Press Release
Press published reports help IPCC win Nobel Prize
FRIDAY 12 October, Europe
Influential reports published by the Press have helped attract a Nobel Peace Prize to the Intergovernmental Panel on Climate Change.
Press-published reports into climate change have made a major contribution to the awarding of the Nobel Peace Prize to the UN's Intergovernmental Panel on Climate Change (IPCC), which shares the prize with climate change campaigner Al Gore.
The Press publishes all of the IPCC’s reports as well as the highly influential Stern Review on the Economics of Climate Change. The Stern Review came out in January this year and had an immediate impact on shaping thinking on climate change around the world.

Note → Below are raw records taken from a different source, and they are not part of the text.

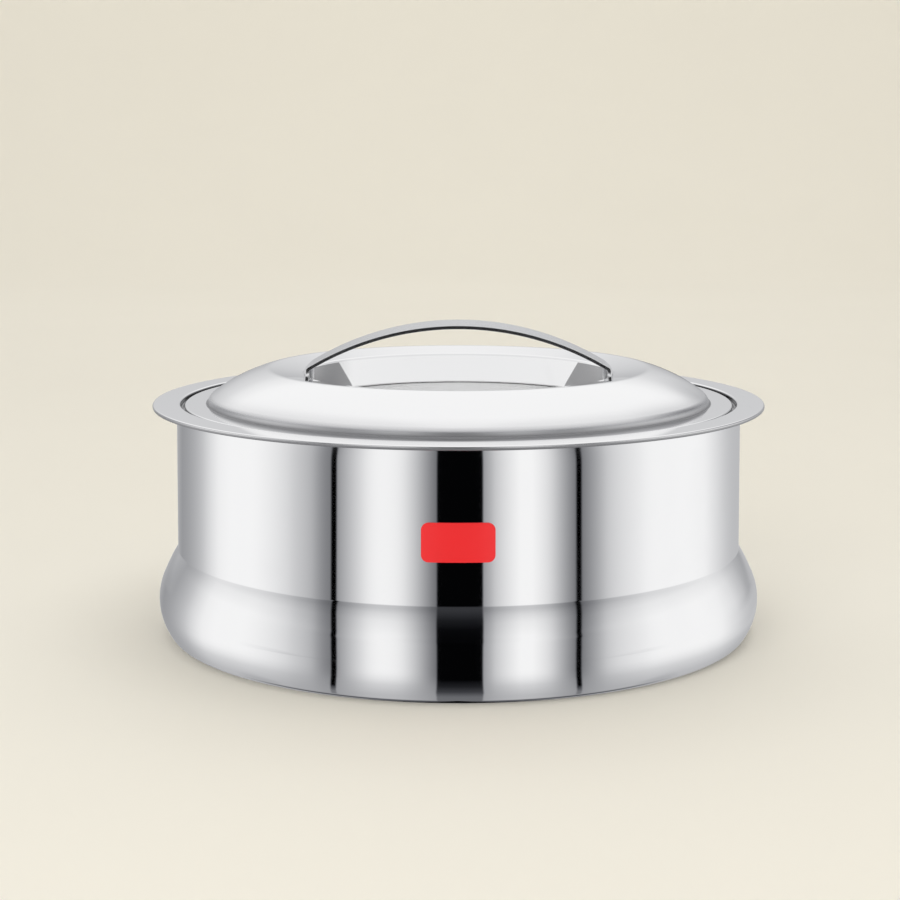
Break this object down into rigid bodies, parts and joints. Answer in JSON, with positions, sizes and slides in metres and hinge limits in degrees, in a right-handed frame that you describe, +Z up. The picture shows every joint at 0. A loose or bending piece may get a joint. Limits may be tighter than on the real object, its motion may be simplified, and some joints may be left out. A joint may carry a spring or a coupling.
{
  "type": "insulated casserole",
  "caption": "Round double-walled steel casserole with a bellied foot and rolled rim, and a domed insulated lid that lifts off by a strap handle bridging a round recess.",
  "frame": {"origin": "centre of the foot ring, on the table", "axes": "+Z up along the pot's axis, +X along the handle, -Y towards the front, where the badge is"},
  "size_m": [0.26, 0.26, 0.1314],
  "materials": {
    "mirror_steel": "mirror-polished stainless steel",
    "satin_steel": "satin stainless steel with fine turning lines",
    "foam": "rigid polyurethane foam",
    "plug_plastic": "moulded polyethylene",
    "badge_red": "glossy blank red plate"
  },
  "bodies": {
    "pot": {"outer_shell": "mirror_steel", "inner_bowl": "satin_steel", "body_insulation": "foam", "body_fill_plug": "plug_plastic", "badge": "badge_red"},
    "lid": {"lid_dome": "mirror_steel", "lid_liner": "satin_steel", "lid_insulation": "foam", "lid_fill_plug": "plug_plastic", "lid_handle": "mirror_steel"}
  },
  "joints": [
    {"name": "lid_lift", "type": "slide", "parent": "pot", "child": "lid", "axis": [0, 0, 1], "range_m": [0, 0.15]}
  ]
}
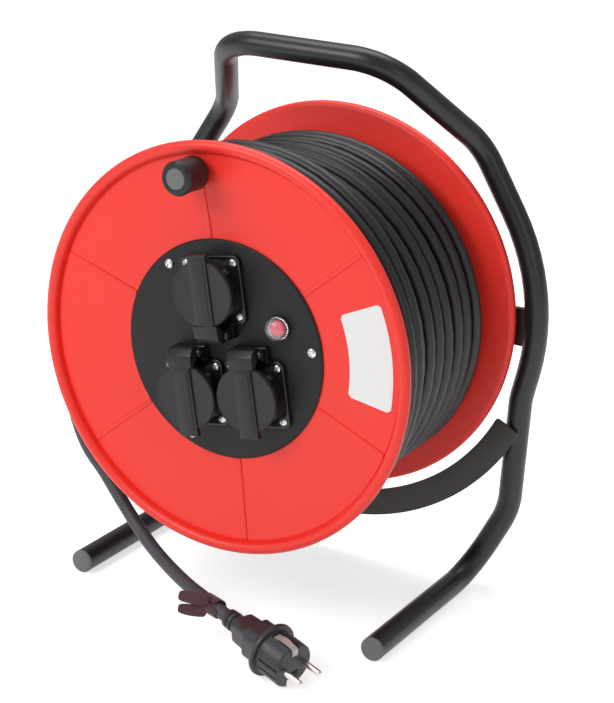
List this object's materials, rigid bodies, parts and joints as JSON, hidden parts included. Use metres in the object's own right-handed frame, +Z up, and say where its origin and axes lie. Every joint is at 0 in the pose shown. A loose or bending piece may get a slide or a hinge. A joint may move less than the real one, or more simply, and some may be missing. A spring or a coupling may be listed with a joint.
{
  "type": "extension cord reel",
  "caption": "Freestanding cable reel: a red drum of rubber cable turns in a bent black tube stand, with covered sockets, a reset button and a crank knob in its face.",
  "frame": {"origin": "centre of the base of the stand and drum, on the floor, without the free cord", "axes": "+Z up; the sockets and the crank knob face -Y; +Y to the rear, along the drum's axle"},
  "size_m": [0.366, 0.2804, 0.4426],
  "materials": {
    "black_paint": "semi-gloss black paint",
    "grey_plastic": "matt grey moulding",
    "zinc_plate": "zinc-plated steel",
    "cable_rubber": "matt dark rubber sheath",
    "black_plastic": "satin black moulding",
    "nickel_plate": "nickel-plated contact",
    "tie_fabric": "dark maroon strap",
    "red_plastic": "bright red moulding",
    "nylon": "natural nylon",
    "clear_plastic": "clear flexible boot",
    "red_button": "red button",
    "white_paper": "blank white film"
  },
  "bodies": {
    "frame": {"frame_tube": "black_paint", "foot_cap_left": "grey_plastic", "foot_cap_right": "grey_plastic", "guard_plate": "black_paint", "hub_crossbar": "black_paint", "axle": "zinc_plate", "rear_washer": "zinc_plate", "rear_nut": "zinc_plate", "front_washer": "zinc_plate", "front_nut": "zinc_plate", "axle_spacer": "black_paint", "free_cord": "cable_rubber", "plug_body": "black_plastic", "plug_pin_left": "nickel_plate", "plug_pin_right": "nickel_plate", "plug_earth_clip_upper": "nickel_plate", "plug_earth_clip_lower": "nickel_plate", "cable_tie": "tie_fabric"},
    "drum": {"knob_bolt": "zinc_plate", "panel_screw_1": "zinc_plate", "panel_screw_2": "zinc_plate", "panel_screw_3": "zinc_plate", "socket_screw_top_1": "zinc_plate", "socket_screw_top_2": "zinc_plate", "socket_screw_top_3": "zinc_plate", "socket_screw_top_4": "zinc_plate", "socket_screw_left_1": "zinc_plate", "socket_screw_left_2": "zinc_plate", "socket_screw_left_3": "zinc_plate", "socket_screw_left_4": "zinc_plate", "socket_screw_right_1": "zinc_plate", "socket_screw_right_2": "zinc_plate", "socket_screw_right_3": "zinc_plate", "socket_screw_right_4": "zinc_plate", "lid_pin_top": "zinc_plate", "lid_pin_left": "zinc_plate", "lid_pin_right": "zinc_plate", "winding_core": "cable_rubber", "winding_outer_layer": "cable_rubber", "bulkhead": "black_plastic", "cover_disc": "black_plastic", "socket_body_top": "black_plastic", "socket_body_left": "black_plastic", "socket_body_right": "black_plastic", "cutout_body": "black_plastic", "front_flange": "red_plastic", "rear_flange": "red_plastic", "drum_barrel": "red_plastic", "bush_front": "nylon", "bush_rear": "nylon", "terminal_block": "nylon", "cutout_boot": "clear_plastic", "rating_label": "white_paper"},
    "crank_knob": {"crank_knob": "black_plastic", "knob_cap": "grey_plastic"},
    "lid_top": {"lid_top": "black_plastic"},
    "lid_left": {"lid_left": "black_plastic"},
    "lid_right": {"lid_right": "black_plastic"},
    "reset_button": {"reset_button": "red_button"}
  },
  "joints": [
    {"name": "drum_spin", "type": "hinge", "parent": "frame", "child": "drum", "pos_m": [0, 0, 0.222], "axis": [0, 1, 0], "continuous": true},
    {"name": "knob_spin", "type": "hinge", "parent": "drum", "child": "crank_knob", "pos_m": [-0.0237, -0.1024, 0.35643], "axis": [0, 1, 0], "continuous": true},
    {"name": "lid_top_hinge", "type": "hinge", "parent": "drum", "child": "lid_top", "pos_m": [-0.00257, -0.0952, 0.23627], "axis": [0.9842, 0, 0.1771], "range_deg": [0, 80], "stiffness_Nm_per_rad": 0.03, "springref_deg": -17.19},
    {"name": "lid_left_hinge", "type": "hinge", "parent": "drum", "child": "lid_left", "pos_m": [-0.0267, -0.0952, 0.21791], "axis": [-0.9842, 0, -0.1771], "range_deg": [0, 80], "stiffness_Nm_per_rad": 0.03, "springref_deg": -17.19},
    {"name": "lid_right_hinge", "type": "hinge", "parent": "drum", "child": "lid_right", "pos_m": [0.02645, -0.0952, 0.22747], "axis": [-0.9842, 0, -0.1771], "range_deg": [0, 80], "stiffness_Nm_per_rad": 0.03, "springref_deg": -17.19},
    {"name": "button_slide", "type": "slide", "parent": "drum", "child": "reset_button", "axis": [0, 1, 0], "range_m": [0, 0.0025], "stiffness_N_per_m": 200}
  ]
}
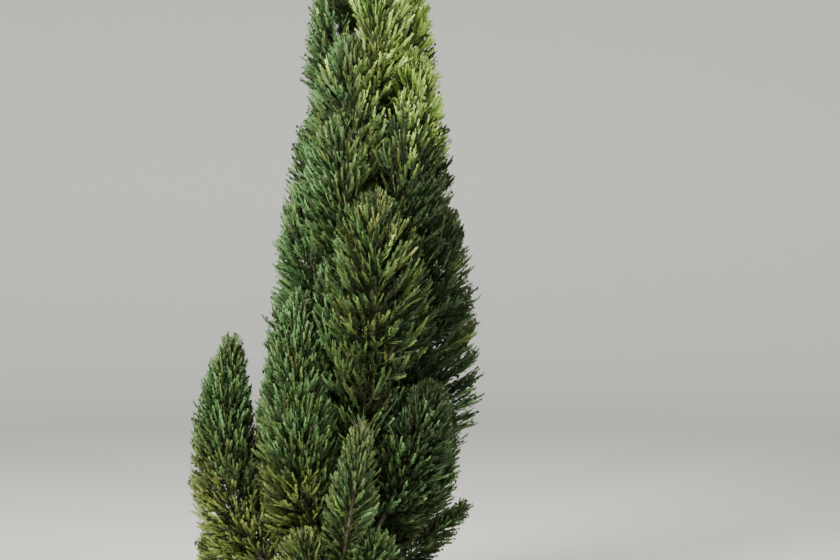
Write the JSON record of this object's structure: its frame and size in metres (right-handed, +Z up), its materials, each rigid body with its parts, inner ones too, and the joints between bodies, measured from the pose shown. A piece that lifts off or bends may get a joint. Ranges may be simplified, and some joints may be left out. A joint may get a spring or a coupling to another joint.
{
  "type": "italian cypress tree",
  "caption": "Narrow upright cypress: one tapering trunk, low boughs that turn up into side spires, and upswept masses of fine scaly foliage round the trunk.",
  "frame": {"origin": "centre of the trunk's flat cut at ground level", "axes": "+Z up the trunk, -Y towards the viewer of the picture, +X to that viewer's right"},
  "size_m": [1.3287, 1.0826, 4.1881],
  "materials": {
    "bark": "rough, ridged bark",
    "foliage": "matt scaly foliage"
  },
  "bodies": {
    "root": {"bough_back": "bark", "bough_back_left": "bark", "bough_back_right": "bark", "bough_front": "bark", "bough_left": "bark", "bough_left_inner": "bark", "bough_right": "bark", "bough_right_low": "bark", "bough_right_lowest": "bark", "foliage_back": "foliage", "foliage_back_left": "foliage", "foliage_back_right": "foliage", "foliage_front": "foliage", "foliage_left": "foliage", "foliage_left_inner": "foliage", "foliage_right": "foliage", "foliage_right_low": "foliage", "foliage_right_lowest": "foliage", "foliage_skirt_1": "foliage", "foliage_skirt_2": "foliage", "foliage_skirt_3": "foliage", "foliage_skirt_4": "foliage", "foliage_skirt_5": "foliage", "foliage_tier_1_1": "foliage", "foliage_tier_1_2": "foliage", "foliage_tier_1_3": "foliage", "foliage_tier_1_4": "foliage", "foliage_tier_1_5": "foliage", "foliage_tier_2_1": "foliage", "foliage_tier_2_2": "foliage", "foliage_tier_2_3": "foliage", "foliage_tier_2_4": "foliage", "foliage_tier_2_5": "foliage", "foliage_tier_3_1": "foliage", "foliage_tier_3_2": "foliage", "foliage_tier_3_3": "foliage", "foliage_tier_3_4": "foliage", "foliage_tier_3_5": "foliage", "foliage_tier_4_1": "foliage", "foliage_tier_4_2": "foliage", "foliage_tier_4_3": "foliage", "foliage_tier_4_4": "foliage", "foliage_tier_4_5": "foliage", "foliage_tier_5_1": "foliage", "foliage_tier_5_2": "foliage", "foliage_tier_5_3": "foliage", "foliage_tier_5_4": "foliage", "foliage_tier_6_1": "foliage", "foliage_tier_6_2": "foliage", "foliage_tier_6_3": "foliage", "foliage_tier_6_4": "foliage", "foliage_tier_7_1": "foliage", "foliage_tier_7_2": "foliage", "foliage_tier_7_3": "foliage", "foliage_tier_7_4": "foliage", "foliage_tier_8_1": "foliage", "foliage_tier_8_2": "foliage", "foliage_tier_8_3": "foliage", "foliage_top": "foliage", "trunk": "bark"}
  },
  "joints": []
}
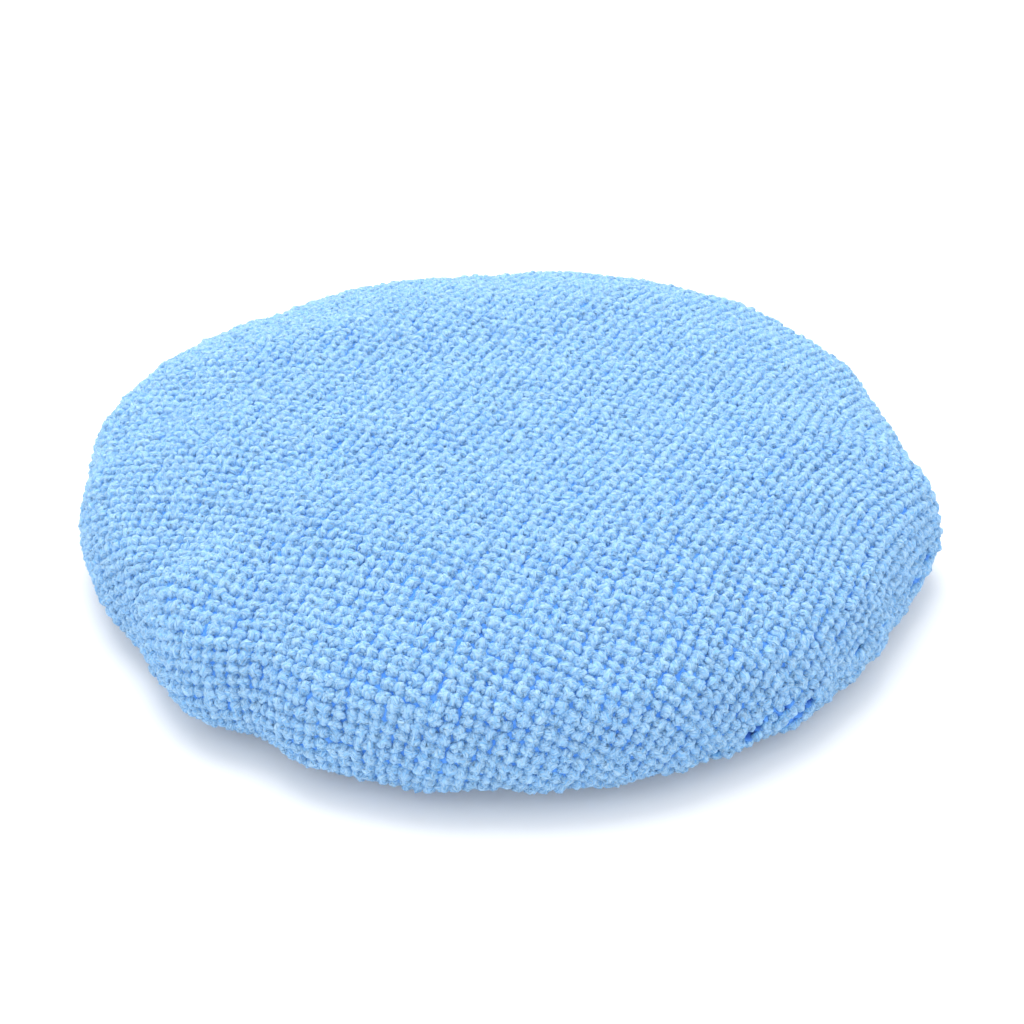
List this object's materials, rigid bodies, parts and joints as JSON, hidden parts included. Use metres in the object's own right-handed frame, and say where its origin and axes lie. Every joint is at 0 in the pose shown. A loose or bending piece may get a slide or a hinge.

The series of scientific reports issued over the last two decades by the Press on behalf of the IPCC was credited by the Nobel committee with having "created an ever-broader informed consensus about the connection between human activities and global warming.”
The IPCC comprises more than 2,000 leading climate change scientists and experts. Established in 1988, it is tasked with providing policymakers with neutral summaries of the latest expertise on climate change.
The organisation involves hundreds of scientists working to collate and evaluate the work of thousands more. The results are then published by the Press.
The Norwegian Nobel Committee praised the recipients' efforts to "lay the foundations for the measures that are needed to counteract [climate] change".
Speaking in Washington, Mr Gore praised the IPCC saying its "members have worked tirelessly and selflessly for many years".
IPCC chairman Rajendra Pachauri said he was "overwhelmed" by the award.
He told a cheering crowd of colleagues and journalists outside his office in Delhi that he hoped the award would bring a "greater awareness and a sense of urgency" to the fight against global warming.
Press Chief Executive Stephen Bourne said: ”This is wonderful news and the Press can be very proud of its involvement. We now publish the strongest list in climate change and the environment, amongst all of the publishers in those fields in the world, and it is wonderful to know we have contributed to the IPCC’s Nobel Prize. We send our heartfelt congratulations to Dr Pachauri and the rest of the panel.”
Among the IPCC publications produced by the Press are: ‘A History of the Science and Politics of Climate Change’; ‘Safeguarding the Ozone Layer and the Global Climate System’; ‘Climate Change: The Physical Science Basis’ and ‘Climate Change: Impacts, Adaptation and Vulnerability.’